Where the voters got in trouble was in drawing public policy conclusions from what they had observed. Many millions of them believed that trade agreements were responsible for most of the economic dislocation; that illegal immigrants were snatching away government assistance rightfully belonging to citizens; and that blocking the immigration of Muslims would protect the country against terrorism. All of those are, at the very least, questionable assumptions.
Would an electorate grounded firmly in civics be better prepared to make policy choices in the heat of a presidential campaign? Perhaps. But their civics instruction might have to tilt less toward history and more toward current events.
It’s desirable for citizens to know who wrote the Federalist Papers and where the Statue of Liberty can be found. But it would be more useful for them to know what proportion of the 2016 federal budget is devoted to welfare and foreign aid, whether illegal immigration has been rising or falling, and which countries are our most important trading partners.

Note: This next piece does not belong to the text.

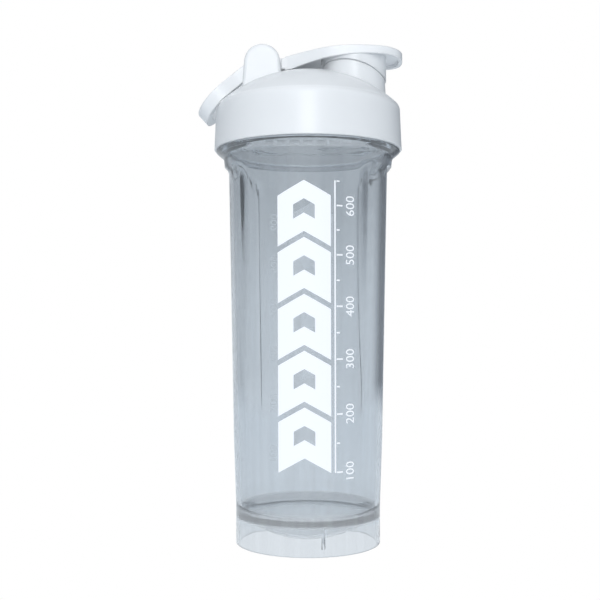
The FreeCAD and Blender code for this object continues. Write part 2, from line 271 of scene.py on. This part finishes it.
def inside_lid(tree):
    """1 in the room that the lid's wall encloses below its dome, 0 outside it."""
    place = tree.nodes.new("ShaderNodeTexCoord")
    parts = tree.nodes.new("ShaderNodeSeparateXYZ")
    flat = tree.nodes.new("ShaderNodeVectorMath")
    flat.operation = "MULTIPLY"
    flat.inputs[1].default_value = (1.0, 1.0, 0.0)
    reach = tree.nodes.new("ShaderNodeVectorMath")
    reach.operation = "LENGTH"
    tree.links.new(place.outputs["Object"], parts.inputs["Vector"])
    tree.links.new(place.outputs["Object"], flat.inputs[0])
    tree.links.new(flat.outputs["Vector"], reach.inputs[0])
    within = falling(tree, reach.outputs["Value"], LID_BORE + 0.3 * MM, LID_BORE + 0.8 * MM)
    below = falling(tree, parts.outputs["Z"], LID_CEILING - 1.0 * MM, LID_CEILING + 3.0 * MM)
    both = tree.nodes.new("ShaderNodeMath")
    both.operation = "MULTIPLY"
    tree.links.new(within, both.inputs[0])
    tree.links.new(below, both.inputs[1])
    return both.outputs["Value"]


def soaked_light(tree, socket):
    """A faint glow that stands in for the light that soaks through the thin white walls, stronger inside."""
    strength = tree.nodes.new("ShaderNodeMapRange")
    strength.inputs["To Min"].default_value = 0.02
    strength.inputs["To Max"].default_value = 0.24
    tree.links.new(inside_lid(tree), strength.inputs["Value"])
    tree.links.new(strength.outputs["Result"], socket)


def milky(shader):
    """Lets light spread a little way under the surface."""
    shader.inputs["Subsurface Weight"].default_value = MILKY_WEIGHT
    shader.inputs["Subsurface Radius"].default_value = (1.0, 1.0, 1.0)
    shader.inputs["Subsurface Scale"].default_value = MILKY_REACH


def white_plastic():
    """Glossy white polypropylene with a faint moulded texture, and a painted glow, stronger inside the lid,
    that stands in for light soaking through it.
    """
    material, tree, shader = new_material("white_plastic")
    shader.inputs["Base Color"].default_value = (0.775, 0.79, 0.805, 1.0)
    shader.inputs["Emission Color"].default_value = GLOW
    milky(shader)
    shader.inputs["IOR"].default_value = 1.49
    shader.inputs["Roughness"].default_value = 0.27
    # Painted light: a glow, stronger inside the lid, in place of light that soaks through the thin walls
    soaked_light(tree, shader.inputs["Emission Strength"])
    grain = object_noise(tree, 900.0, detail=0.0)
    relief = bump(tree, grain, shader, 0.003 * MM)
    round_edges(tree, relief, 0.7 * MM)
    return material


def soft_silicone():
    """Milky silicone, matte and slightly see-through, with a faint painted glow that stands in for light
    soaking through it.
    """
    material, tree, shader = new_material("soft_silicone")
    shader.inputs["Base Color"].default_value = (0.74, 0.76, 0.78, 1.0)
    # Painted light: an even glow in place of light that soaks through the silicone
    shader.inputs["Emission Color"].default_value = GLOW
    shader.inputs["Emission Strength"].default_value = 0.2
    milky(shader)
    mottle = object_noise(tree, 300.0)
    vary(tree, mottle, shader.inputs["Roughness"], 0.45, 0.62)
    grain = object_noise(tree, 1400.0)
    bump(tree, grain, shader, 0.02 * MM)
    return material


def white_ink():
    """Screen-printed ink with slightly duller specks. A faint glow stands in for the light that comes through
    the clear wall behind it."""
    material, tree, shader = new_material("white_ink")
    shader.inputs["Base Color"].default_value = (0.44, 0.45, 0.47, 1.0)
    shader.inputs["Emission Color"].default_value = (0.90, 0.95, 1.0, 1.0)
    shader.inputs["Emission Strength"].default_value = 0.64
    specks = object_noise(tree, 1200.0)
    vary(tree, specks, shader.inputs["Roughness"], 0.35, 0.55)
    bump(tree, specks, shader, 0.01 * MM)
    return material


CLEAR = clear_plastic()
WHITE = white_plastic()
SILICONE = soft_silicone()
INK = white_ink()


def give(node, material):
    """Gives a CAD node its material in every slot."""
    piece = frame["nodes"][node]
    piece.data.materials.clear()
    piece.data.materials.append(material)


give("cup", CLEAR)
for node in ("lid", "mixing_grid", "flip_cap", "carry_loop"):
    give(node, WHITE)
for node in ("lid_gasket", "spout_seal"):
    give(node, SILICONE)


# ---------------------------------------------------------------- cup with softened edges

def softened(corners):
    """Profile through (radius, height, rounding) corners, with a curve in place of each rounded corner."""
    points = []
    for number, (r, z, rounding) in enumerate(corners):
        here = Vector((r, z))
        if rounding == 0 or number in (0, len(corners) - 1):
            points.append(here)
            continue
        before = Vector(corners[number - 1][:2]) - here
        after = Vector(corners[number + 1][:2]) - here
        start = here + before.normalized() * min(rounding, before.length * 0.45)
        end = here + after.normalized() * min(rounding, after.length * 0.45)
        for step in range(ROUND_STEPS + 1):
            t = step / ROUND_STEPS
            points.append(start * (1 - t) ** 2 + here * 2 * t * (1 - t) + end * t ** 2)
    return points


def with_rows(points, step_at):
    """Adds rows to the long stretches of a profile. The spacing depends on the height."""
    rows = [points[0]]
    for point in points[1:]:
        gap = (point - rows[-1]).length
        middle = (point.y + rows[-1].y) / 2
        start = rows[-1]
        count = max(1, round(gap / step_at(middle)))
        for number in range(1, count + 1):
            rows.append(start.lerp(point, number / count))
    return rows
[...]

There’s a reason why issues such as those don’t come up on civics tests: They would risk generating controversy, and adding to the amount of controversy permeating the public school system is not something that anyone should recommend lightly. On the other hand, they are matters of verifiable fact. Knowing the answers to them would be a step toward producing well-informed voters -- the sort of voters who were at the heart of Broder’s idealistic vision. If we are going to be serious about teaching civics, which it seems to me we should, it might be a good idea to zero in a bit more on the century in which we live and vote.